Now, onto Granola, in a rose water envelope....

*  *  *  *  *

Oh, chickens.... after the Great Pineapple Glass Meltdown of 2009, I wish I had good news for you.  But, just like LuAnn de Lesseps should stick to shopping instead of writing a book about having class, I think you'll find this post to be yet another reason why I should continue pursuing my political shenanigans here in the nation's capital and stay far, far away from a culinary career in a professional kitchen.  Sigh.....

I should confess upfront that I had reservations about this dish -- specifically the making of the rose water envelope.  And no, not because I would have to figure out a workaround for the heat sealer thingamabob.  That part was easy (because I am a girl who owns a certain hair appliance that I knew would work perfectly).  See, here's the thing: I f-ing HATE the smell of roses, rosewater, that nasty-ass rosewater-glycerin "perfume"... hate hate HATE.  It makes me sneeze and wheeze, and even just the slightest whiff stays lodged in my nasal passages and my throat for HOURS, and I loathe it.  Detest it.  Wish it harm.  An old boyfriend's parents gave me some rose-scented soaps and lotions one year for Christmas, and I could smell that shit through the wrapping paper, as its very scent made the Christmas tree drop needles in protest.  As I unwrapped it, I starting coughing and sneezing and lying, "Oh, thanks!  How great!  Just what I wanted! Pardon me as I rush myself to the ER to get hooked up to a nebulizer so I can breathe again!"  And, when I was but a pipsqueak, I had a Sunday School teacher who wore a suffocating amount of rosewater-glycerin perfume, and you could smell her a block away (I am not exaggerating; people from my hometown, feel free to back me up on this one; you know who I'm talkin' 'bout).  She also happened to be the minister's wife, so no one felt like they could intervene in her plot to kill small children with the twenty-seven bottles of that stupid rose perfume she doused herself with every day.  Oh, Edna. 

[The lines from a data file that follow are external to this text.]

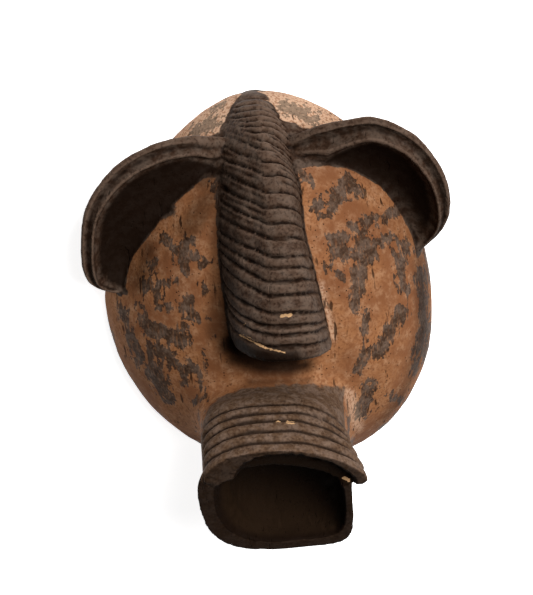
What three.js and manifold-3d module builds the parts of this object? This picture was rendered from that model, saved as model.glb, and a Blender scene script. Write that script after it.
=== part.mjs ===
import * as THREE from "three";
import { mergeVertices } from "three/addons/utils/BufferGeometryUtils.js";
import Module from "manifold-3d";

const wasm = await Module();
wasm.setup();

// A small wooden mask of an animal, carved from one block and lying on its flat back rim.
// Millimetres. +Z points out of the face, +Y to the top of the head, +X to the right seen from the front.

// The head is half an egg. Its reaches are measured from its own middle.
const head = {
  left: 42.9,
  right: 42.4,
  forehead: 55.9,
  chin: 46.3,
  depth: 36,
  middleY: 2.5,
  lean: -0.06, // the left side sits this share of its width higher
  power: { leftUp: 1.6, rightUp: 2, leftDown: 2, rightDown: 2.12 }, // 2 is an ellipse, and less is flatter
  rimTuck: 1.3,
  rimTuckDepth: 9,
  letIn: 0.018, // share of the way to the head's middle that the feet of nose and ears are sunk
};

// The back is hollowed, with a thicker wall under the nose than at the rim.
const hollow = { rimWall: 6.5, crownWall: 8 };

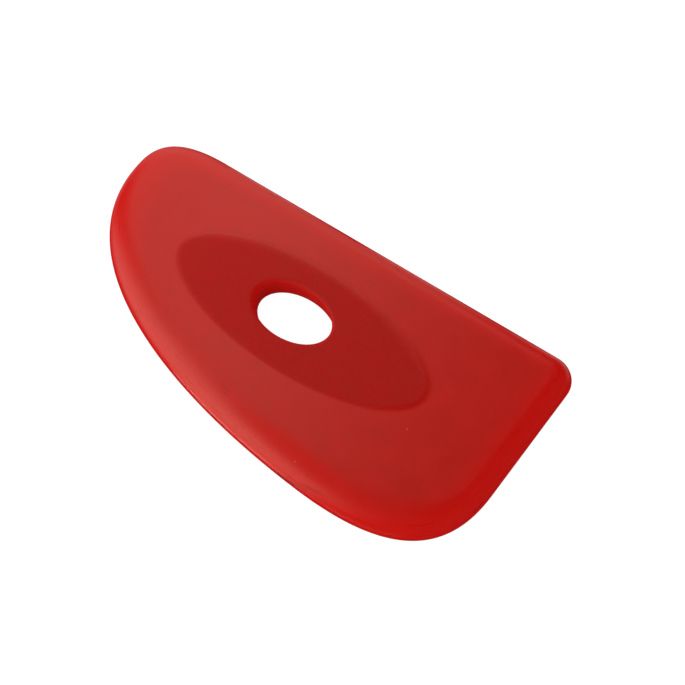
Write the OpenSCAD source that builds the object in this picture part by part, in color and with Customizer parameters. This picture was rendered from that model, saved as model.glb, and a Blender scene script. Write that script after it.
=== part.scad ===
// Soft pottery rib: one cast plate of flexible rubber for smoothing wet clay.
// It has a straight edge, a square end, a round heel, a long belly and a round nose.
// A raised oval grip carries an oval finger hole that goes right through.
// Frame: X runs along the straight edge towards the square end, Y towards the
// straight edge, Z up. The origin is under the middle of the outline, on the underside.

/* [Outline] */
// Overall length, from the tip of the nose to the square end
body_l = 120; // [105:1:140]
// Overall width, from the straight edge to the lowest point of the belly
body_w = 53; // [49:0.5:60]
// Radius of the corner between the straight edge and the square end
corner_r = 5.5; // [5:0.5:9]
// Distance from the straight edge to where the square end runs into the heel
end_l = 31.5; // [26:0.5:36]
// Distance from the square end to the lowest point of the belly
belly_x = 32; // [26:0.5:40]
// Distance from the straight edge to the tip of the nose
nose_y = 11; // [9:0.5:15]
// Distance from the tip of the nose to where the straight edge starts
nose_l = 20; // [16:0.5:26]

/* [Fullness of the curves] */
// Heel, where it leaves the square end
heel_start = 0.7; // [0.5:0.05:0.85]
// Heel, where it runs into the belly
heel_finish = 0.7; // [0.5:0.05:0.85]
// Belly, where it leaves the heel
belly_start = 0.53; // [0.4:0.01:0.65]
// Belly, where it runs into the nose
belly_finish = 0.67; // [0.5:0.01:0.75]
// Nose, where it leaves the belly
nose_start = 0.77; // [0.55:0.01:0.85]
// Nose, where it runs into the straight edge
nose_finish = 0.58; // [0.4:0.01:0.75]

/* [Thickness and edges] */
// Thickness of the plate, without the raised grip
body_t = 4.8; // [4:0.1:7]
// Radius of the rounding under the rim, which is also the height of the rim
rim_r = 1; // [0.5:0.1:1.5]
// Width over which the top rolls down to the straight edge
straight_roll = 4.2; // [2.5:0.1:4.8]
// Width over which the top rolls down to the square end
end_roll = 4.2; // [2.5:0.1:4.8]
// Width over which the top rolls down to the heel and the belly
belly_roll = 9; // [5:0.5:11]
// Width over which the top rolls down to the nose
nose_roll = 6.5; // [4:0.5:8]

/* [Grip] */
// Length of the oval grip
grip_l = 70.4; // [60:0.2:78]
// Width of the oval grip
grip_w = 25.6; // [22:0.2:28]
// Height of the grip above the plate
grip_rise = 0.2; // [0.1:0.05:0.6]
// Width of the rounding along the grip's border
grip_round = 0.4; // [0.2:0.1:0.8]
// Distance from the square end to the middle of the grip
grip_x = 56.2; // [52:0.2:60]
// Distance from the straight edge to the middle of the grip
grip_y = 23.7; // [21:0.1:25]

/* [Finger hole] */
// Length of the finger hole at its wall
hole_l = 20.4; // [16:0.2:26]
// Width of the finger hole at its wall
hole_w = 12; // [10:0.2:15]
// Distance of the hole's middle from the grip's middle, towards the nose
hole_shift = 1.1; // [0:0.1:3]
// Radius of the rounding at the top of the hole
hole_round = 1.1; // [0.5:0.1:1.8]
// Radius of the rounding at the bottom of the hole
hole_under = 0.5; // [0.3:0.1:1.2]

/* [Hidden] */

rib_red = [0.71, 0.12, 0.10];

// Places of the four sides of the outline
x_end = body_l / 2;
x_nose = -body_l / 2;
y_straight = body_w / 2;
y_belly = -body_w / 2;

// Heights
rim_z = rim_r;
roll_h = body_t - rim_z;
grip_z = body_t + grip_rise;

// Middles of the grip and the hole
grip_c = [x_end - grip_x, y_straight - grip_y];
hole_c = [grip_c.x - hole_shift, grip_c.y];

// Steps along each curve
corner_n = 8;
heel_n = 24;
belly_n = 36;
nose_n = 28;
roll_n = 10;
under_n = 4;
oval_n = 72;

// How far a cutter reaches past the faces that it opens
past = 1;
// Smallest radius left at the corner where the rings are drawn in
least_r = 0.4;

// One cubic curve, without its last point
function curve(a, b, c, d, n) = [
    for (i = [0 : n - 1])
        let (t = i / n, s = 1 - t)
            s * s * s * a + 3 * s * s * t * b + 3 * s * t * t * c + t * t * t * d
];

// The outline, clockwise from the start of the straight edge.
// Each side moves in by its own distance: [straight edge, square end, belly, nose].
function outline(in) =
    let (
        top = y_straight - in[0],
        right = x_end - in[1],
        low = y_belly + in[2],
        left = x_nose + in[3],
        r = max(corner_r - max(in[0], in[1]), least_r),
        straight_p = [x_nose + nose_l, top],
        heel_p = [right, y_straight - end_l],
        belly_p = [x_end - belly_x, low],
        nose_p = [left, y_straight - nose_y],
        heel_w = right - belly_p.x,
        heel_h = heel_p.y - low,
        belly_w = belly_p.x - left,
        belly_h = nose_p.y - low,
        nose_w = straight_p.x - left,
        nose_h = top - nose_p.y
    )
    concat(
        [straight_p],
        [
            for (i = [0 : corner_n])
                let (a = 90 - 90 * i / corner_n)
                    [right - r + r * cos(a), top - r + r * sin(a)]
        ],
        curve(
            heel_p,
            heel_p - [0, heel_start * heel_h],
            belly_p + [heel_finish * heel_w, 0],
            belly_p,
            heel_n
        ),
        curve(
            belly_p,
            belly_p - [belly_start * belly_w, 0],
            nose_p - [0, belly_finish * belly_h],
            nose_p,
            belly_n
        ),
        // The last curve ends on the first point, so that point isn't repeated
        curve(
            nose_p,
            nose_p + [0, nose_start * nose_h],
            straight_p - [nose_finish * nose_w, 0],
            straight_p,
            nose_n
        )
    );

// A closed ring of the plate at height z
function plate_ring(in, z) = [for (p = outline(in)) [p.x, p.y, z]];

// A closed oval ring round the point c, with half sizes a and b, clockwise
function oval_ring(c, a, b, z) = [
    for (i = [0 : oval_n - 1])
        let (t = -360 * i / oval_n)
            [c.x + a * cos(t), c.y + b * sin(t), z]
];

// A solid through rings that are listed from the lowest to the highest
module loft(rings) {
    n = len(rings[0]);
    m = len(rings);
    walls = [
        for (j = [0 : m - 2])
            for (i = [0 : n - 1])
                let (a = j * n + i, b = j * n + (i + 1) % n)
                    each [[a, b, b + n], [a, b + n, a + n]]
    ];
    floor_face = [for (i = [n - 1 : -1 : 0]) i];
    roof_face = [for (i = [0 : n - 1]) (m - 1) * n + i];
    polyhedron(points = [for (r = rings) each r], faces = concat([floor_face, roof_face], walls));
}

// The plate: a round under the rim, then a long quarter ellipse up to the flat top
module plate() {
    roll = [straight_roll, end_roll, belly_roll, nose_roll];
    under = [
        for (i = [0 : under_n - 1])
            let (a = 90 * i / under_n, d = rim_r * (1 - sin(a)))
                plate_ring([d, d, d, d], rim_r - rim_r * cos(a))
    ];
    over = [
        for (i = [0 : roll_n])
            let (a = 90 * i / roll_n)
                plate_ring(roll * (1 - cos(a)), rim_z + roll_h * sin(a))
    ];
    loft(concat(under, over));
}

// The raised oval, with a soft border, reaching down into the plate
module grip() {
    a = grip_l / 2;
    b = grip_w / 2;
    step = grip_rise / 4;
    loft([
        oval_ring(grip_c, a, b, body_t / 2),
        oval_ring(grip_c, a, b, body_t + step),
        oval_ring(grip_c, a - grip_round / 4, b - grip_round / 4, grip_z - step),
        oval_ring(grip_c, a - grip_round, b - grip_round, grip_z)
    ]);
}

// The finger hole as a cutter, flared by a round at each face
module finger_hole() {
    a = hole_l / 2;
    b = hole_w / 2;
    low = [
        for (i = [0 : under_n])
            let (t = 90 * i / under_n, d = hole_under * (1 - sin(t)))
                oval_ring(hole_c, a + d, b + d, hole_under * (1 - cos(t)))
    ];
    high = [
        for (i = [0 : roll_n])
            let (t = 90 * i / roll_n, d = hole_round * (1 - cos(t)))
                oval_ring(hole_c, a + d, b + d, grip_z - hole_round * (1 - sin(t)))
    ];
    floor_ring = oval_ring(hole_c, a + hole_under, b + hole_under, -past);
    roof_ring = oval_ring(hole_c, a + hole_round, b + hole_round, grip_z + past);
    loft(concat([floor_ring], low, high, [roof_ring]));
}

module rib_body() {
    color(rib_red)
        difference() {
            union() {
                plate();
                grip();
            }
            finger_hole();
        }
}

rib_body();
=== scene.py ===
"""A soft pottery rib: one cast plate of flexible red rubber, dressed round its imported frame.

Lengths are in metres and angles in degrees. X runs along the straight edge towards the
square end, Y towards the straight edge and Z up. The plate rests on Z = 0.
"""

import logging
import math
from dataclasses import dataclass, field
from enum import Enum
from typing import Any, Mapping, Protocol, Sequence, Union

import bmesh
import bpy
from mathutils import Matrix, Vector


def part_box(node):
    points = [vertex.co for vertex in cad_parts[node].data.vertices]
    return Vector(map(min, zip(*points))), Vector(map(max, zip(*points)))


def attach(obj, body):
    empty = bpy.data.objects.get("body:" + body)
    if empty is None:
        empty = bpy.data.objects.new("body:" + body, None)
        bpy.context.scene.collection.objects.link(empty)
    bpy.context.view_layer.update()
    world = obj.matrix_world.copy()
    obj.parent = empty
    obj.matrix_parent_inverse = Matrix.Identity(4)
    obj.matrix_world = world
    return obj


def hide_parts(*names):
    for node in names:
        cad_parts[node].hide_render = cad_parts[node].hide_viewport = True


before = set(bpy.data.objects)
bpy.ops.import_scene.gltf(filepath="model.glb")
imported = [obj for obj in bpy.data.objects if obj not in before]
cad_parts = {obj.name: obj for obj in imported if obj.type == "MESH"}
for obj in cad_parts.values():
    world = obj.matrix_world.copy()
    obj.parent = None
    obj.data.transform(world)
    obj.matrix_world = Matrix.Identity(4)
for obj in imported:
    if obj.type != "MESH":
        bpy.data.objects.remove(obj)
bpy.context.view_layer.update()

LOG = logging.getLogger("pottery_rib")

NODE = "rib_body"
IMAGE_PX = 685
SENSOR_MM = 36.0
MM_IN_M = 1000.0
SKIN = "skin"

# Middle of what a Noise node gives
NOISE_MIDDLE = 0.5

# Sockets of a Mix node for colours
MIX_SHARE = 0
MIX_LOW = 6
MIX_HIGH = 7
MIX_COLOUR = 2

Colour = tuple[float, float, float, float]
Ring = list[Vector]


def grey(level: float) -> Colour:
    """A grey whose three numbers are the same."""
    return (level, level, level, 1.0)


def raised(flat: Ring, z: float) -> Ring:
    """The points of a flat ring, lifted to a height."""
    return [Vector((p.x, p.y, z)) for p in flat]


def between(inner: Ring, outer: Ring, share: float) -> Ring:
    """A ring between two others, where 0 gives the inner one and 1 the outer one."""
    return [a.lerp(b, share) for a, b in zip(inner, outer)]


def quarter(steps: int) -> list[float]:
    """The angles of a quarter turn in equal steps, from 0 to a right angle."""
    return [math.radians(90 * i / steps) for i in range(steps + 1)]


def distances(rings: list[Ring]) -> list[list[float]]:
    """How far each point of each ring is from the first ring, measured along the rings."""
    rows = [[0.0] * len(rings[0])]
    for before, after in zip(rings, rings[1:]):
        rows.append([d + (b - a).length for d, a, b in zip(rows[-1], before, after)])
    return rows


def direction(azimuth: float, elevation: float) -> Vector:
    """The way from the plate towards something seen at an azimuth and an elevation."""
    turned = math.radians(azimuth)
    tilted = math.radians(elevation)
    level = Vector((math.cos(turned), math.sin(turned), 0.0))
    return math.cos(tilted) * level + Vector((0.0, 0.0, math.sin(tilted)))


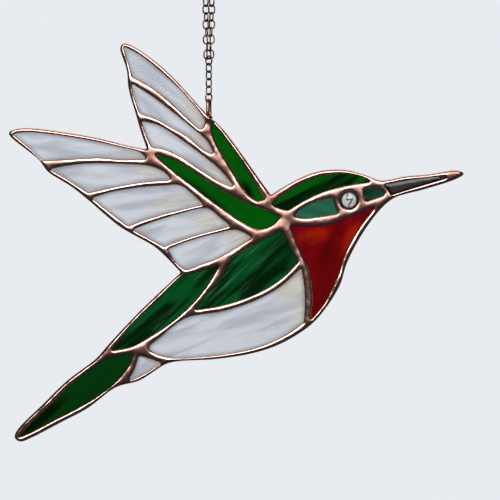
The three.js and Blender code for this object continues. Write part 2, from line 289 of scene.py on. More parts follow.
def wispy_white(name, turn, start):
    """Milky glass, cool with soft wisps along the pane and cream near one end, greyer at its edge:
    painted shade from the solder beside it, and partly the copper foil seen through the glass.
    """
    finish = Finish(name)
    wisp = finish.noise(finish.along(turn, (26, 26, 4.5), start), 1, 3, 0.5, 0.4)
    cloud = finish.noise(finish.along(turn, (30, 30, 12), start), 1, 2, 0.5)
    fine = finish.noise(finish.along(turn, (12, 12, 1.3), start), 1, 2, 0.5, 0.3)
    cool = finish.mix(finish.between(wisp, 0.36, 0.62), paint(190, 193, 201), paint(219, 222, 228))
    warm = finish.mix(finish.between(fine, 0.35, 0.7), paint(220, 215, 204), paint(198, 191, 177))
    creamy = finish.between(finish.read("run") + (cloud - 0.5) * 1.3, 0.6, 0.92)
    milk = finish.mix(creamy * 0.9, cool, warm)
    # painted shade: the glass greys towards its edge, where the solder beads shade it, and partly the
    # foil showing through
    edge = finish.between(finish.read("rim") + (wisp - 0.5) * 0.8, 2.3, 0.7)
    return finish.surface({
        "Base Color": finish.mix(edge * 0.55, milk, paint(138, 142, 146)),
        "Roughness": 0.16, "IOR": 1.5, "Transmission Weight": 0.3,
        "Normal": finish.bump(wisp, 0.1, 0.15)})


def clear_green(name, turn, start, light, dark, shadow_turn, shadow_size, shadow_centre):
    """Clear green glass with faint threads along it and one soft dark band."""
    finish = Finish(name)
    thread = finish.noise(finish.along(turn, (30, 30, 2.2), start), 1, 2, 0.5, 0.5)
    band = finish.spot(shadow_turn, shadow_size, shadow_centre)
    threads = finish.between(thread, 0.45, 0.72)
    colour = finish.mix((band + threads * 0.3).at_most(1.0), light, dark)
    return finish.surface({
        "Base Color": colour, "Roughness": 0.0, "IOR": 1.5, "Transmission Weight": 0.94})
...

I've also never liked food or drinks prepared with rosewater, and even the act of someone unwrapping a piece of Turkish Delight makes my throat close.

So, yeah.  Me and anything rose-scented or rosewater-related?  No.  Just, no.

But, I knew I had to get over my damn self and make this, so with my trusty inhaler by my side, I got started.

The first thing I did, however, was make the granola.

I loooooooove granola.  My neighbor and friend, Holly, makes the most lovely granola every year as holiday gifts, and the lovely Olga over at Sassy Radish got me hooked on her granola which I now eat with Greek yoghurt for breakfast 3-4 times a week.

The granola for this dish, however, isn't an overly sweet granola.  Not in the least.  While there's a lovely, sugary vanilla undercurrent, this granola is more on the savory side (which made me crave Tea Weaver's curried oatmeal with caramelized onions), and just looking at the list of ingredients made me drool: wildflower honey, butter, sugar, vanilla bean, salt, sweet curry, hot curry, cinnamon, tonka bean... um, what?  Tonka bean?  I'd heard of them before, but had never cooked with one/some.  So, after calling my local co-op to see if they had any ("Uh, no one's every called us to ask for one of those before"), I did some digging around online and ended up buying my tonka beans from a site called Capricorns Lair.  Yes, they forgot the apostrophe.  Because they are witches, wiccans, and pagans, oh my!  However, they have quite the quality control/customer service, so maybe the dark side ain't so bad?

DSC_0046 

Yay for nice witches!!  From Utah!!!

I preheated my oven to 325 degrees and lined a baking sheet with a Silpat.  I ground one of the tonka beans in my spice grinder so I'd have the 2g of tonka bean powder I needed, and mixed all the ingredients -- honey, butter, sugar, vanilla bean guts, cinnamon, sweet and hot curry powders, salt, and the tonka bean powder -- in one bowl, and the steel-cut oats in another bowl:

DSC_0035

I combined them, then poured the mixture onto the baking sheet and roasted it in the oven for 30 minutes, stirring it every 5 minutes:

DSC_0037 

DSC_0038

Let me just say this: as much as I hate hate hate anything rose-scented, I love love F-ING LOVE the way this granola smelled as it baked.  People, this granola on its own is worth buying the book, I'm not kidding.  Over the course of its baking time, the smell and the color intensified... it got deeper and richer and made me close my eyes and just take these big, deep, giant whiffs... me oh my.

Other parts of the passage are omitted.